Maynard (Rapunzel and the Seven Dwarfs, 2011, etc.) tells of Bully Goat Grim, a goat who is suffering from “Random Hostility Syndrome,” which causes him to lower his horns and head-butt cute, fluffy forest creatures. The kindly, though strange, troll family that lives under the bridge takes his challenge—“Beware, beware, the Bully Goat Grim! / Nobody better not mess with him!”—personally, but neither daddy troll nor mommy troll can decide on a way of dealing with the interloper. Luckily, baby troll knows her grammar and comes up with a clever plan that thwarts the goat’s meanness and uses his Random Hostility Syndrome as a source of entertainment. The moral?
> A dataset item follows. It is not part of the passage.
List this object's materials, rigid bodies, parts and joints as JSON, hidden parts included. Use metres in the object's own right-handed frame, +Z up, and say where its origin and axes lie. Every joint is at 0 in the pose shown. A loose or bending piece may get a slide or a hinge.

Learn your grammar and “demember— / nobody likes a dubnoxious beasty.” Claflin peppers his tale with such moose-isms as distremely and angrify, and his Northern Piney Woods amunals include busterflies. There is also some impressive vocabulary on display—trajectory, apogee, process, soporific, synergistic—and, of course, the whole concept of the double negative is at the heart of baby troll’s solution. Stimson’s illustrations are as droll as ever, his characters full of personality, and spreads that are packed with details will require repeat readings to uncover them all.  

Between the moose dialect and the story’s twist, this may not be one of your grandmother’s tales, but even she won’t be able to resist a few chuckles. Hysterical.